--- Data block ---

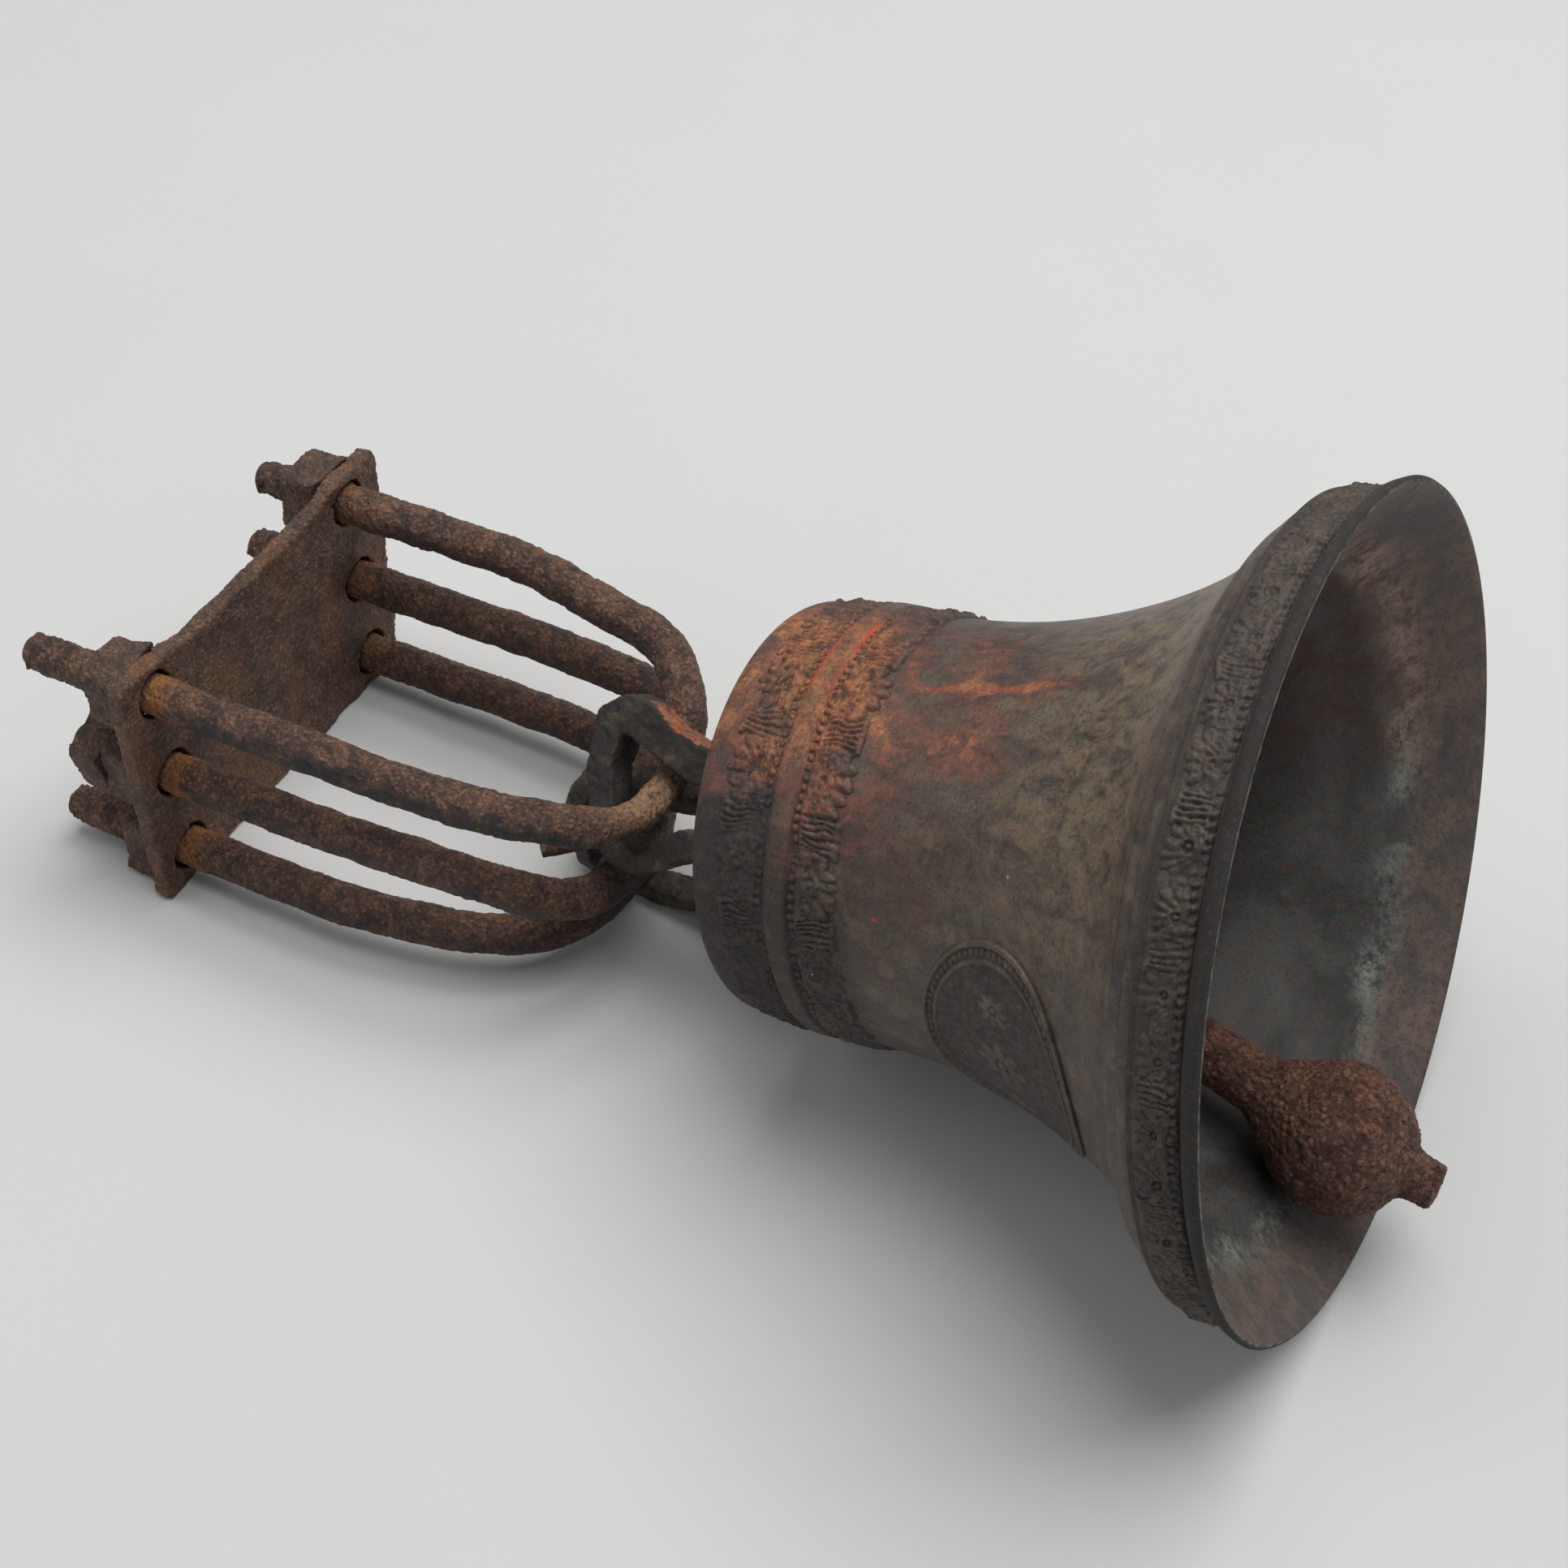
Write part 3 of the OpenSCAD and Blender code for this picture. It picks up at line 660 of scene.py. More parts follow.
def dent(h, turn):
    """Slow unevenness of the casting in mm: waves of 3, 5 and 11 to a turn,
    which die out at the lip and at the head's edge."""
    waves = (0.22 * np.sin(3 * turn + h / 21) + 0.16 * np.sin(5 * turn - h / 13 + 1.2)
             + 0.1 * np.sin(11 * turn + h / 7.3 + 2.1))
    return waves * between(h, 12, 40, 192, 204)


def turned(name, outline):
    """Carries an outline (radius, height) round the bell's axis: its points
    are on_bell(h, r + dent(h, turn), turn)."""
    turn = np.linspace(0, 2 * math.pi, TURNS, endpoint=False)[None, :]
    r, h = outline[:, :1], outline[:, 1:]
    return grid_piece(name, on_bell(h, r + np.where(r > EVEN_R, dent(h, turn), 0), turn))


# %% The bell
outer = even_steps(outer_outline(), 1.5)
inner = even_steps(inner_outline(), 3.0)
bell = turned("bell_casting", np.concatenate([outer, inner]))
tint(bell)

# a face gets the inner finish when all its points lie within the wall
h, r, _ = bell_place(corners(bell))
wall = np.where(h < MOULDING_H, MOUTH_R - LIP_T + 0.4 - 0.9 * h, waist_at(h) - WALL_T / 2)
inside = (r < wall) & (h < BELL_H - HEAD_T + 1)
bell.data.materials.append(bell_bronze)
bell.data.materials.append(bore_bronze)
loops = np.empty(len(bell.data.loops), int)
bell.data.loops.foreach_get("vertex_index", loops)
starts = np.empty(len(bell.data.polygons), int)
bell.data.polygons.foreach_get("loop_start", starts)
slots = np.minimum.reduceat(inside[loops].astype(int), starts)
bell.data.polygons.foreach_set("material_index", slots)
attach(bell, "bell")
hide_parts("bell_body")
print("bell:", len(bell.data.polygons), "faces from", len(outer), "outer and",
      len(inner), "inner outline points")

# %% [markdown]
# ## The friezes
# Wax ornament was laid on the model before casting: a cresting of shells and
# fluted blocks above the shoulder ring, the same hanging below it, and a lower
# one on the lip band, each with a row of beads. A bump in the finish would be
# lighter, but the ornament breaks the bell's outline, so it is real relief: a
# height over a flat tile, put together from ribbed shells, bars, scrolls and
# beads. The tile is repeated round the bell, and the sheet gets a plain back
# to close it.

# %% Round bumps, ridges, scrolls and beads
def dome(x):
    """A round bump's height, sqrt(1 - x^2), for x from 0 at its middle to 1 at its edge."""
    return np.sqrt(np.clip(1 - x * x, 0, 1))


def ridge(s, t, curve, width):
    """Height of a round ridge: dome(d / width), d the distance to the curve."""
    gap = (s[..., None] - curve[:, 0]) ** 2 + (t[..., None] - curve[:, 1]) ** 2
    return dome(np.sqrt(gap.min(-1)) / width)


def spiral(centre, radius, start, turns):
    """Points of a scroll that winds in from radius to a fifth of it."""
    q = np.linspace(0, 1, 48)
    r = radius * (1 - 0.8 * q)
    a = np.radians(start) + 2 * math.pi * turns * q
    return np.stack([centre[0] + r * np.cos(a), centre[1] + r * np.sin(a)], 1)


def beads(s, t, row, pitch, radius):
    """Height of a row of round beads: dome(distance to the nearest bead / radius)."""
    return dome(np.hypot((s + pitch / 2) % pitch - pitch / 2, t - row) / radius)


# %% Shells, eyes and fluted blocks
def shell(s, t, foot, size, lobes, lean=0.0):
    """A ribbed shell over its foot: in polar form its edge is
    size (0.8 + 0.2 |cos(lobes phi)|^0.7), its ribs follow the same lobes and a
    groove crosses them halfway; lean turns it sideways (radians)."""
    x, y = s - foot[0], t - foot[1]
    phi = np.arctan2(x, y) - lean
    lobe = np.abs(np.cos(lobes * phi)) ** 0.7
    rho = np.hypot(x, y) / (size * (0.8 + 0.2 * lobe))
    body = np.sqrt(np.clip(1 - rho ** 6, 0, 1)) * (np.abs(phi) < 1.8)
    rib = 1 - 0.5 * (1 - lobe) * step_up(rho, 0.1, 0.4)
    return body * rib * (1 - 0.25 * dome((rho - 0.56) / 0.06))


def eye(s, t, centre, radius):
    """A bead in a ring: what to keep of the relief under it, and its own height."""
    gap = np.hypot(s - centre[0], t - centre[1]) / radius
    return gap > 1, np.maximum(1.15 * dome((gap - 0.82) / 0.26), 1.15 * dome(gap / 0.36))


def block(side, t, half, low, top):
    """A fluted block: five round bars side by side between a moulded foot and cap."""
    pitch = 2 * half / 5
    bars = 0.3 + 0.7 * dome(((side + half) % pitch - pitch / 2) / (0.42 * pitch))
    bars *= (np.abs(side) < half) & (t > low) & (t < top)
    cap = dome((t - top + 0.9) / 1.2) * (np.abs(side) < half + 0.7)
    foot = 0.8 * dome((t - low) / 0.8) * (np.abs(side) < half + 0.5)
    return np.maximum.reduce([bars, cap, foot])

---

■ **Problem statement**
Copy each line from the data above that includes "follow".

■ **Response below**
Write part 3 of the OpenSCAD and Blender code for this picture. It picks up at line 660 of scene.py. More parts follow.
    size (0.8 + 0.2 |cos(lobes phi)|^0.7), its ribs follow the same lobes and a